> _TO DO_: Using the listing below, copy exactly the lines from the one containing "Write the Blender Python" to the one containing "RIM_WALL = 0.003", both lines included, and no others.

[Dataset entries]
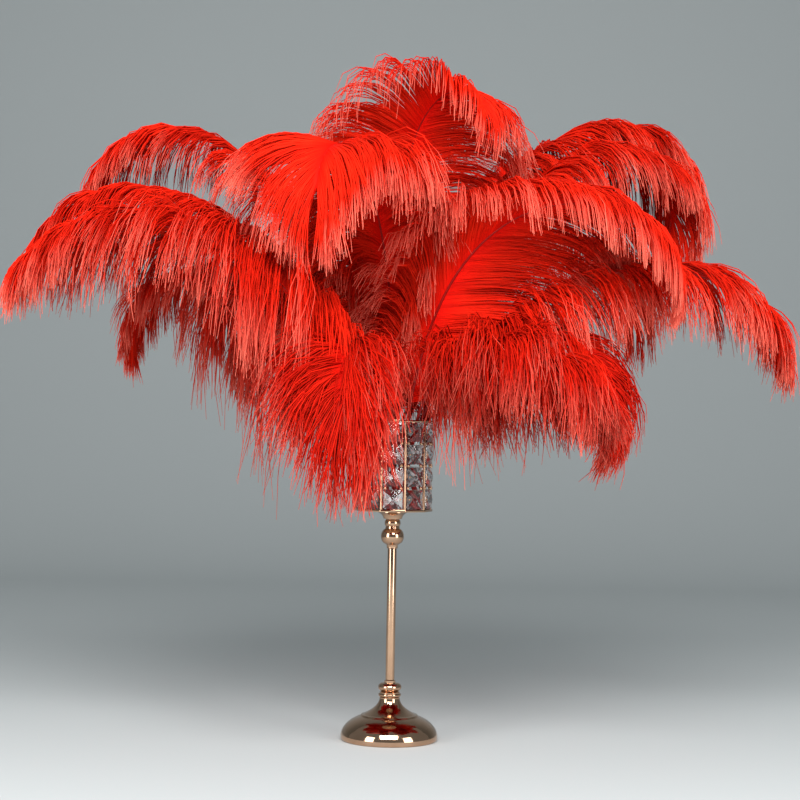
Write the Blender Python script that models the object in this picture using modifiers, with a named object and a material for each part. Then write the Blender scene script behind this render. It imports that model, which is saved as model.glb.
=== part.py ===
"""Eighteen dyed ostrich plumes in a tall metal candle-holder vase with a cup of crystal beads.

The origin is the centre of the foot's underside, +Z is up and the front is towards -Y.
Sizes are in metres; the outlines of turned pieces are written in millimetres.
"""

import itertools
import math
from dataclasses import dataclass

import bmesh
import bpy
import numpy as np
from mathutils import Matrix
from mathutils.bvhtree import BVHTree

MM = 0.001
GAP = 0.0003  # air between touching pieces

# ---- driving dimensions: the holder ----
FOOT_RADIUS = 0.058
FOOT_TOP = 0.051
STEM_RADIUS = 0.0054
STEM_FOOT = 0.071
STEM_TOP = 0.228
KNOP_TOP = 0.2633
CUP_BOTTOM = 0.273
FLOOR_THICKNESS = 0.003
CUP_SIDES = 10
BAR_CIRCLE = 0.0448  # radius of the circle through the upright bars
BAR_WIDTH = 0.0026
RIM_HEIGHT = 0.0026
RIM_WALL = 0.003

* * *

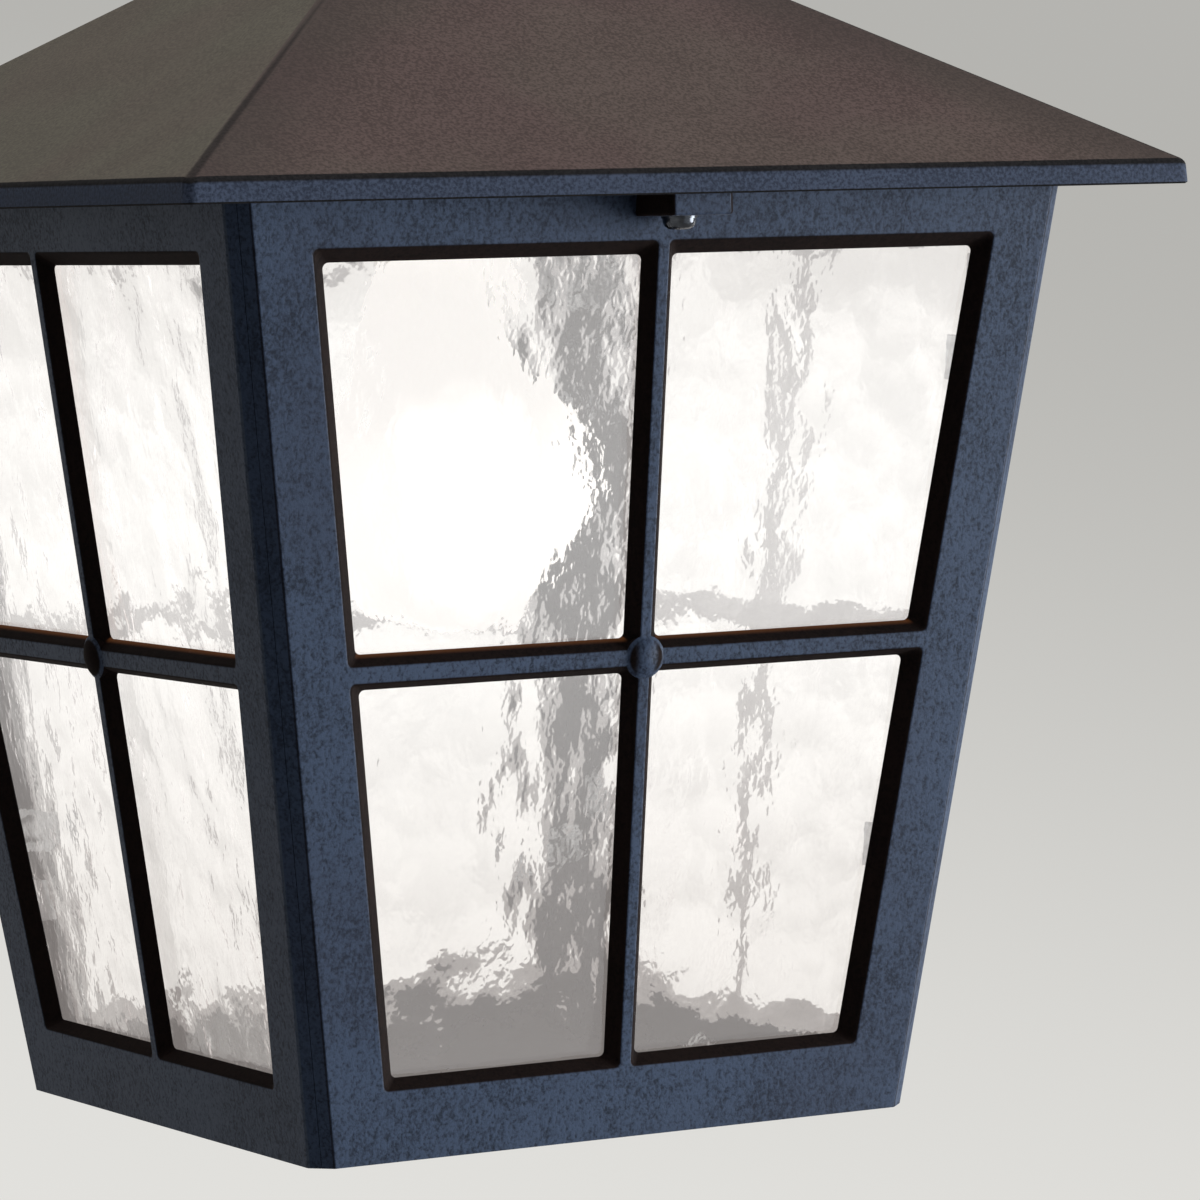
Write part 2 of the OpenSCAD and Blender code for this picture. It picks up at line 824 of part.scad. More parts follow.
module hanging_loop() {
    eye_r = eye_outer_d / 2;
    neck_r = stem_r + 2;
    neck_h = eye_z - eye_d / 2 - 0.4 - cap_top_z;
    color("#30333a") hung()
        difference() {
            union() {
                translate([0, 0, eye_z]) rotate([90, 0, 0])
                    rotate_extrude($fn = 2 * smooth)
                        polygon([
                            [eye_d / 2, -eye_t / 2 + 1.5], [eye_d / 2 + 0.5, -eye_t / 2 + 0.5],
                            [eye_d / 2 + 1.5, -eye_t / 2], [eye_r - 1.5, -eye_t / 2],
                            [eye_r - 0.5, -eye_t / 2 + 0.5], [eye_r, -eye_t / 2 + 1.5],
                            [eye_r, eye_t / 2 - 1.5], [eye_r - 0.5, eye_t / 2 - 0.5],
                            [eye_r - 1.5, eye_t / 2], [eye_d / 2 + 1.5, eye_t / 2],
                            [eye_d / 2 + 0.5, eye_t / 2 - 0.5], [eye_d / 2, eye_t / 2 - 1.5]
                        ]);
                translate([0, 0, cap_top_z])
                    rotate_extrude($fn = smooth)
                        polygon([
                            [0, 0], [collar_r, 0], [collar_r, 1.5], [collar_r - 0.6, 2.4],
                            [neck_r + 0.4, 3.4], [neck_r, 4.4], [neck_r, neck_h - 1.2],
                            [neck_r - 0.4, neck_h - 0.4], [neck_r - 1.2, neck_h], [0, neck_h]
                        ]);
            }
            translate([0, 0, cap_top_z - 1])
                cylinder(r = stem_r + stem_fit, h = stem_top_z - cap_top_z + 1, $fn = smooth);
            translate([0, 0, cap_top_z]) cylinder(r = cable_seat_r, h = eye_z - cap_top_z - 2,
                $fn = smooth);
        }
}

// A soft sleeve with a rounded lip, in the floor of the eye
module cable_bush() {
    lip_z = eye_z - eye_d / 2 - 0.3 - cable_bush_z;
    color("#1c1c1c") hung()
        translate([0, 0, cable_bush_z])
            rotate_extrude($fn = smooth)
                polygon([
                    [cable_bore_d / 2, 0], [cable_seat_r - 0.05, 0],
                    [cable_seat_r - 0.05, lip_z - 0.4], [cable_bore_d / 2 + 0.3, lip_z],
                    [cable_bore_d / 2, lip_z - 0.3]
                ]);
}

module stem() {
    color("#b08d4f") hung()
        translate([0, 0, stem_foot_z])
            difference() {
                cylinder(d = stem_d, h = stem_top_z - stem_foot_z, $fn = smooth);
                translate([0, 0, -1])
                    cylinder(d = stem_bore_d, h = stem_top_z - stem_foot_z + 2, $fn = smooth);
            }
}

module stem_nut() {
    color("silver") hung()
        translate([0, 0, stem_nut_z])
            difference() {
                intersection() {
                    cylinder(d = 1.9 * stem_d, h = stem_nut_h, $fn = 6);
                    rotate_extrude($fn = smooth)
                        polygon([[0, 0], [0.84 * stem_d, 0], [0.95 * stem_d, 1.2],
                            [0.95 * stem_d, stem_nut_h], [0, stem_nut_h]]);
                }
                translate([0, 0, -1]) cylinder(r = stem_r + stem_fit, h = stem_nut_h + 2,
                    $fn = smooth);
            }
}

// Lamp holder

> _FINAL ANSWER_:
Write the Blender Python script that models the object in this picture using modifiers, with a named object and a material for each part. Then write the Blender scene script behind this render. It imports that model, which is saved as model.glb.
=== part.py ===
"""Eighteen dyed ostrich plumes in a tall metal candle-holder vase with a cup of crystal beads.

The origin is the centre of the foot's underside, +Z is up and the front is towards -Y.
Sizes are in metres; the outlines of turned pieces are written in millimetres.
"""

import itertools
import math
from dataclasses import dataclass

import bmesh
import bpy
import numpy as np
from mathutils import Matrix
from mathutils.bvhtree import BVHTree

MM = 0.001
GAP = 0.0003  # air between touching pieces

# ---- driving dimensions: the holder ----
FOOT_RADIUS = 0.058
FOOT_TOP = 0.051
STEM_RADIUS = 0.0054
STEM_FOOT = 0.071
STEM_TOP = 0.228
KNOP_TOP = 0.2633
CUP_BOTTOM = 0.273
FLOOR_THICKNESS = 0.003
CUP_SIDES = 10
BAR_CIRCLE = 0.0448  # radius of the circle through the upright bars
BAR_WIDTH = 0.0026
RIM_HEIGHT = 0.0026
RIM_WALL = 0.003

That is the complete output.